◆ DATA EXTRACT ◆
__________

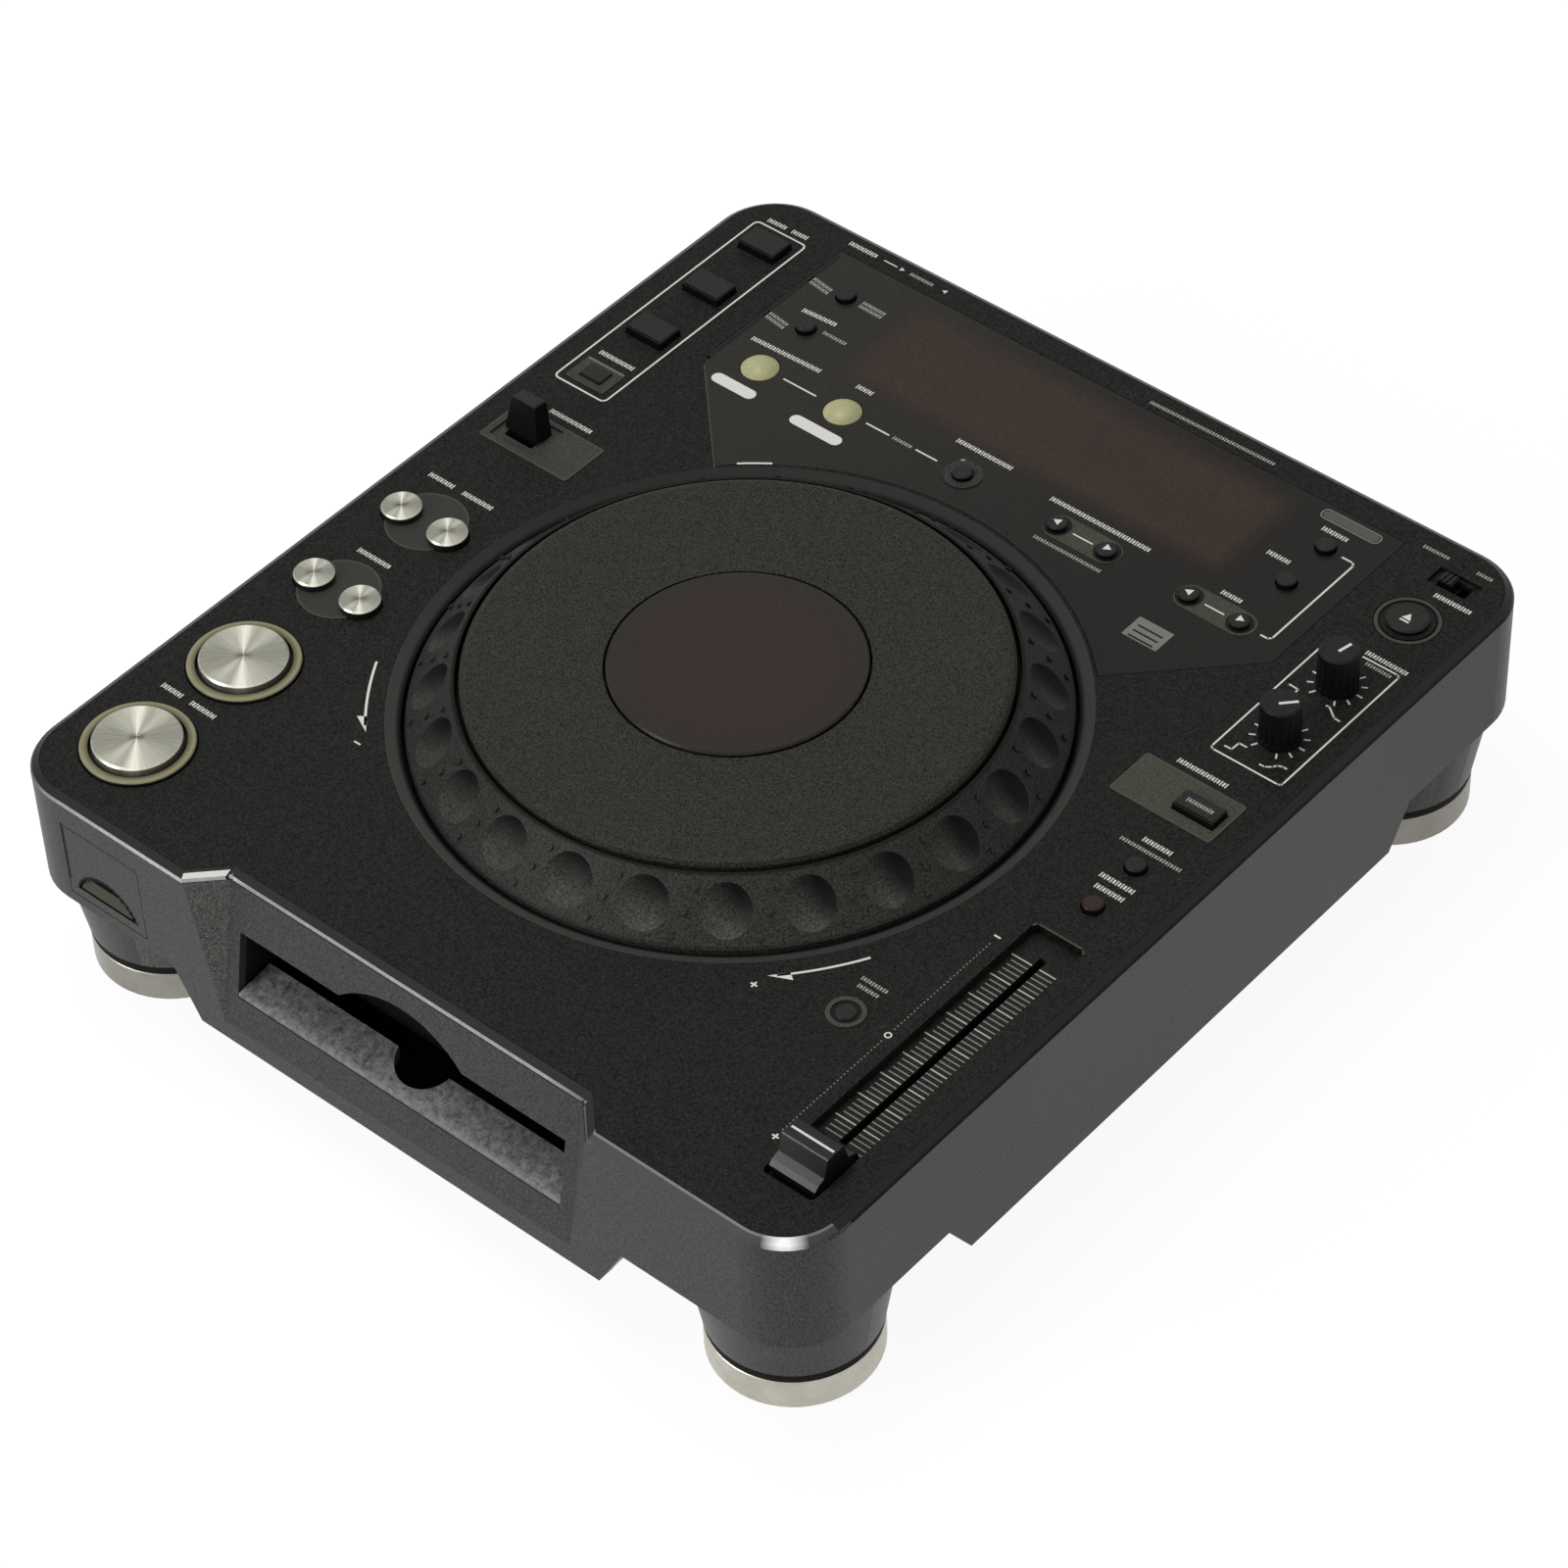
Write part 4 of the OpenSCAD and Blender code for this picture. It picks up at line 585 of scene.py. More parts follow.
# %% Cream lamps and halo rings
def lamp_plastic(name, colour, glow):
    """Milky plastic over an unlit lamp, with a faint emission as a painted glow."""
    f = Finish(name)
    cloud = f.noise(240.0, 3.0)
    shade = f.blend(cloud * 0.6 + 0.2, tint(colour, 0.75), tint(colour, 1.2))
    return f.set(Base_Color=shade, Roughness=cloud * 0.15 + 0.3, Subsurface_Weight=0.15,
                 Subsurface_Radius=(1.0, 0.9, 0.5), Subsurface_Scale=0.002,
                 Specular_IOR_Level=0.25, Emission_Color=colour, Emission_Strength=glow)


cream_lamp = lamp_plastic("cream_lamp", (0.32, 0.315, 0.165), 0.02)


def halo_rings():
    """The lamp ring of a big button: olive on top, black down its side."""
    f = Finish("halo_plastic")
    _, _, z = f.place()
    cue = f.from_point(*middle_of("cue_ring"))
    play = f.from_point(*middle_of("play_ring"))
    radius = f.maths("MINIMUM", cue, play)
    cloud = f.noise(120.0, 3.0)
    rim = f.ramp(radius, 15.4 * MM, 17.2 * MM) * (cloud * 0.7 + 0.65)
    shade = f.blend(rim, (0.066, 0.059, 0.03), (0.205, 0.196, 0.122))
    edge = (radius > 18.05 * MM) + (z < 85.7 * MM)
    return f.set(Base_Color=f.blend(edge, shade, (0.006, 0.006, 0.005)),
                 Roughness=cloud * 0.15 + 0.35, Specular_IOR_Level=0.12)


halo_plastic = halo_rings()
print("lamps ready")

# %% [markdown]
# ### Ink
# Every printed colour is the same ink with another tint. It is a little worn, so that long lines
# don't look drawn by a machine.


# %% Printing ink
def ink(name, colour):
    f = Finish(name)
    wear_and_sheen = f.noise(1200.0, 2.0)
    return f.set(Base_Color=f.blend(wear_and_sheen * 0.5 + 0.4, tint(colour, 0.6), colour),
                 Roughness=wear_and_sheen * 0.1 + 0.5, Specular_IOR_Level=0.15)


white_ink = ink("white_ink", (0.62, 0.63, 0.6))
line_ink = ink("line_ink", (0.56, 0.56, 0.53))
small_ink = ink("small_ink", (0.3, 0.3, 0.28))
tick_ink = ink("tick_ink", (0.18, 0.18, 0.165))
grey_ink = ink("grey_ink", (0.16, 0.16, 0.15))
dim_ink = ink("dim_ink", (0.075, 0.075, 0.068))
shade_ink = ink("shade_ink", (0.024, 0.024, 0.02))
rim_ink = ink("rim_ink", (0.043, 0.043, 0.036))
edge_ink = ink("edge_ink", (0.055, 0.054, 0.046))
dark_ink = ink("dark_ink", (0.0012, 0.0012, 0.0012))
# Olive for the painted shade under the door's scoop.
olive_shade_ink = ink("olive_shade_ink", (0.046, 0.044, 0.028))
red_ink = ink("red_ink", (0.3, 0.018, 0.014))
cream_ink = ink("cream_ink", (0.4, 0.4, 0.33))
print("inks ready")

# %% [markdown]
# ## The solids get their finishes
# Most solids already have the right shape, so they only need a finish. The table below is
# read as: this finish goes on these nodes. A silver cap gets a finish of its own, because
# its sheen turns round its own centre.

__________

◆ OBJECTIVE ◆
Your task is to quote all of the data word for word.

◆ RESPONSE ◆
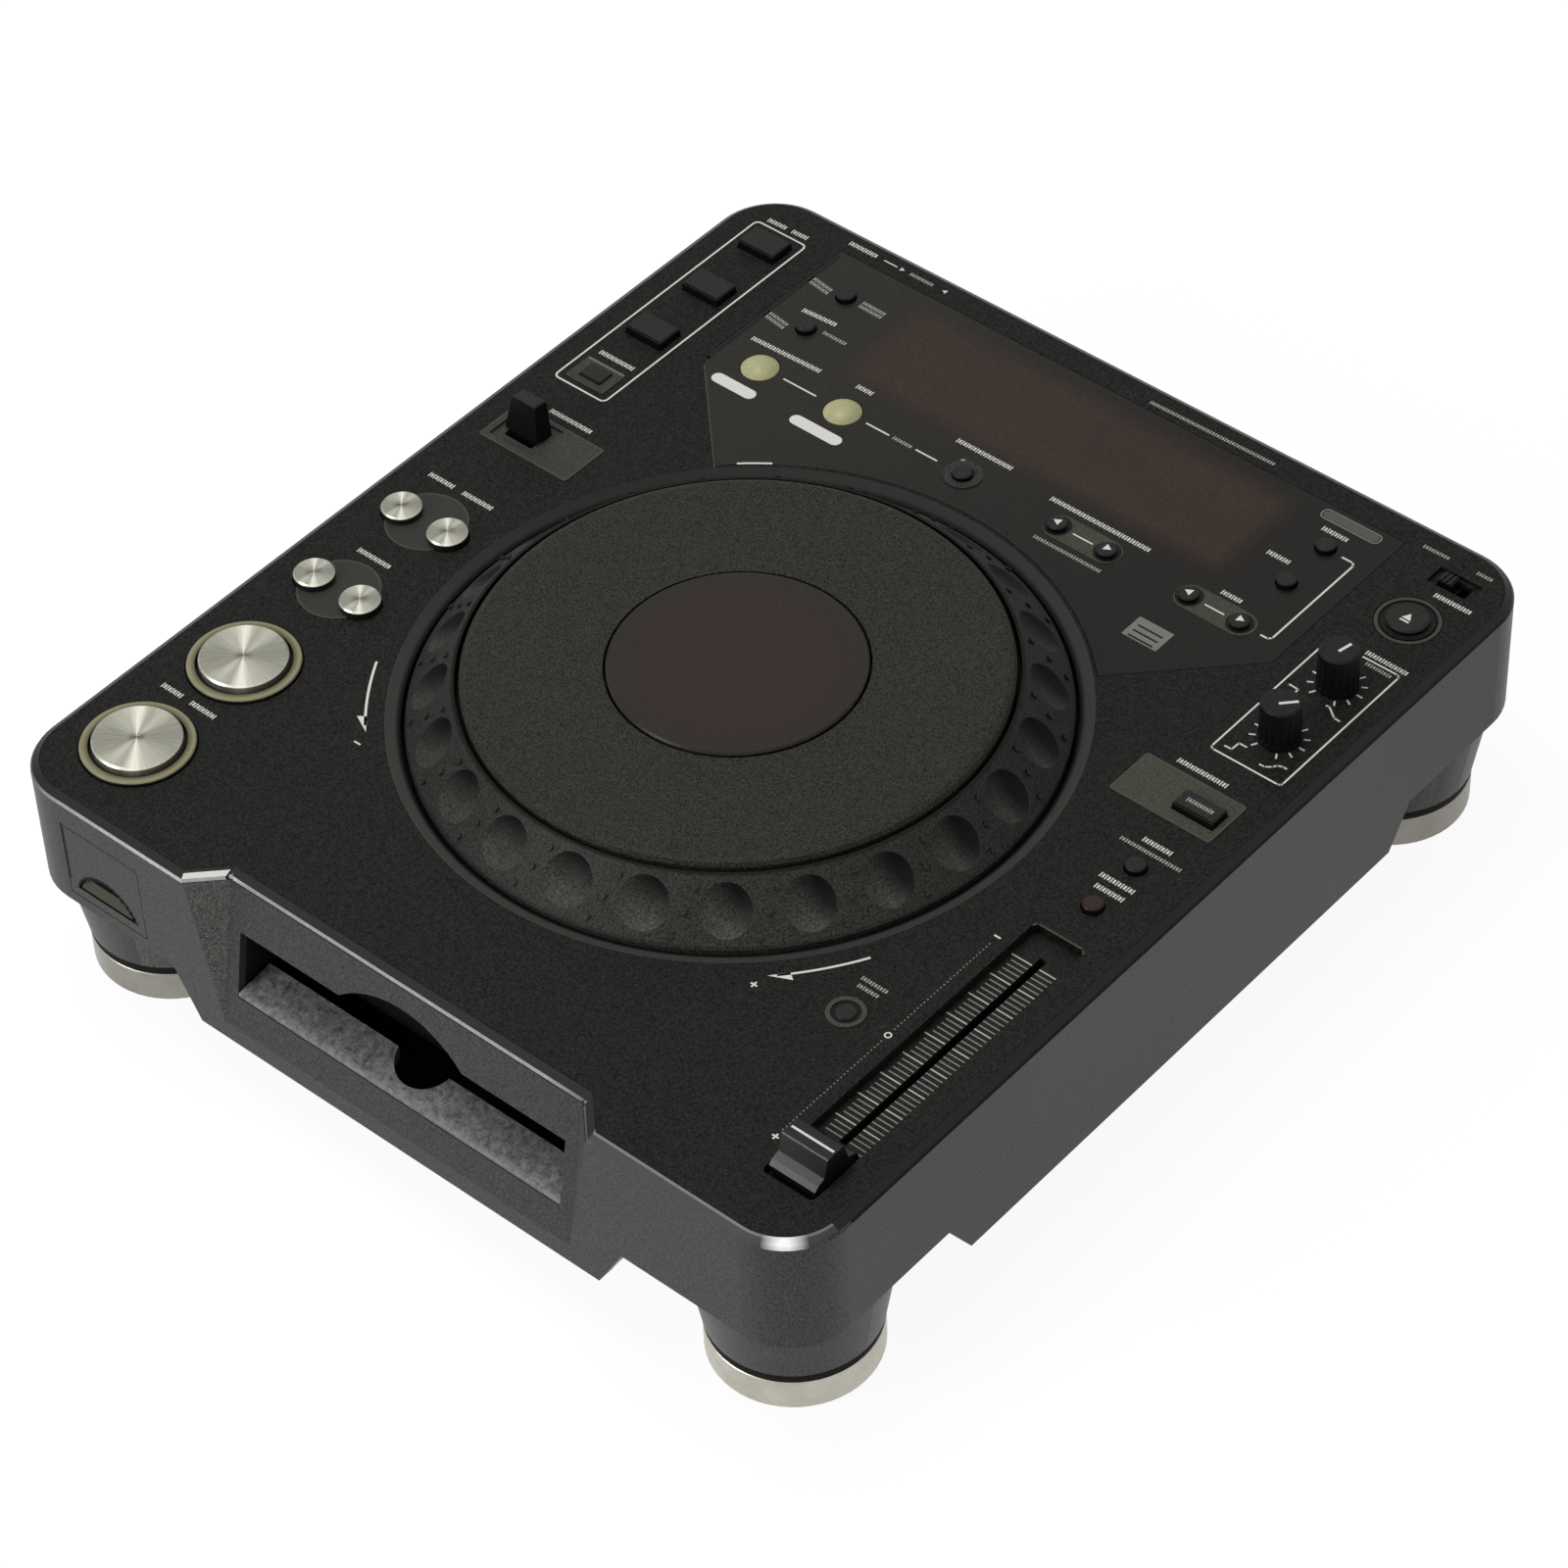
Write part 4 of the OpenSCAD and Blender code for this picture. It picks up at line 585 of scene.py. More parts follow.
# %% Cream lamps and halo rings
def lamp_plastic(name, colour, glow):
    """Milky plastic over an unlit lamp, with a faint emission as a painted glow."""
    f = Finish(name)
    cloud = f.noise(240.0, 3.0)
    shade = f.blend(cloud * 0.6 + 0.2, tint(colour, 0.75), tint(colour, 1.2))
    return f.set(Base_Color=shade, Roughness=cloud * 0.15 + 0.3, Subsurface_Weight=0.15,
                 Subsurface_Radius=(1.0, 0.9, 0.5), Subsurface_Scale=0.002,
                 Specular_IOR_Level=0.25, Emission_Color=colour, Emission_Strength=glow)


cream_lamp = lamp_plastic("cream_lamp", (0.32, 0.315, 0.165), 0.02)


def halo_rings():
    """The lamp ring of a big button: olive on top, black down its side."""
    f = Finish("halo_plastic")
    _, _, z = f.place()
    cue = f.from_point(*middle_of("cue_ring"))
    play = f.from_point(*middle_of("play_ring"))
    radius = f.maths("MINIMUM", cue, play)
    cloud = f.noise(120.0, 3.0)
    rim = f.ramp(radius, 15.4 * MM, 17.2 * MM) * (cloud * 0.7 + 0.65)
    shade = f.blend(rim, (0.066, 0.059, 0.03), (0.205, 0.196, 0.122))
    edge = (radius > 18.05 * MM) + (z < 85.7 * MM)
    return f.set(Base_Color=f.blend(edge, shade, (0.006, 0.006, 0.005)),
                 Roughness=cloud * 0.15 + 0.35, Specular_IOR_Level=0.12)


halo_plastic = halo_rings()
print("lamps ready")

# %% [markdown]
# ### Ink
# Every printed colour is the same ink with another tint. It is a little worn, so that long lines
# don't look drawn by a machine.


# %% Printing ink
def ink(name, colour):
    f = Finish(name)
    wear_and_sheen = f.noise(1200.0, 2.0)
    return f.set(Base_Color=f.blend(wear_and_sheen * 0.5 + 0.4, tint(colour, 0.6), colour),
                 Roughness=wear_and_sheen * 0.1 + 0.5, Specular_IOR_Level=0.15)


white_ink = ink("white_ink", (0.62, 0.63, 0.6))
line_ink = ink("line_ink", (0.56, 0.56, 0.53))
small_ink = ink("small_ink", (0.3, 0.3, 0.28))
tick_ink = ink("tick_ink", (0.18, 0.18, 0.165))
grey_ink = ink("grey_ink", (0.16, 0.16, 0.15))
dim_ink = ink("dim_ink", (0.075, 0.075, 0.068))
shade_ink = ink("shade_ink", (0.024, 0.024, 0.02))
rim_ink = ink("rim_ink", (0.043, 0.043, 0.036))
edge_ink = ink("edge_ink", (0.055, 0.054, 0.046))
dark_ink = ink("dark_ink", (0.0012, 0.0012, 0.0012))
# Olive for the painted shade under the door's scoop.
olive_shade_ink = ink("olive_shade_ink", (0.046, 0.044, 0.028))
red_ink = ink("red_ink", (0.3, 0.018, 0.014))
cream_ink = ink("cream_ink", (0.4, 0.4, 0.33))
print("inks ready")

# %% [markdown]
# ## The solids get their finishes
# Most solids already have the right shape, so they only need a finish. The table below is
# read as: this finish goes on these nodes. A silver cap gets a finish of its own, because
# its sheen turns round its own centre.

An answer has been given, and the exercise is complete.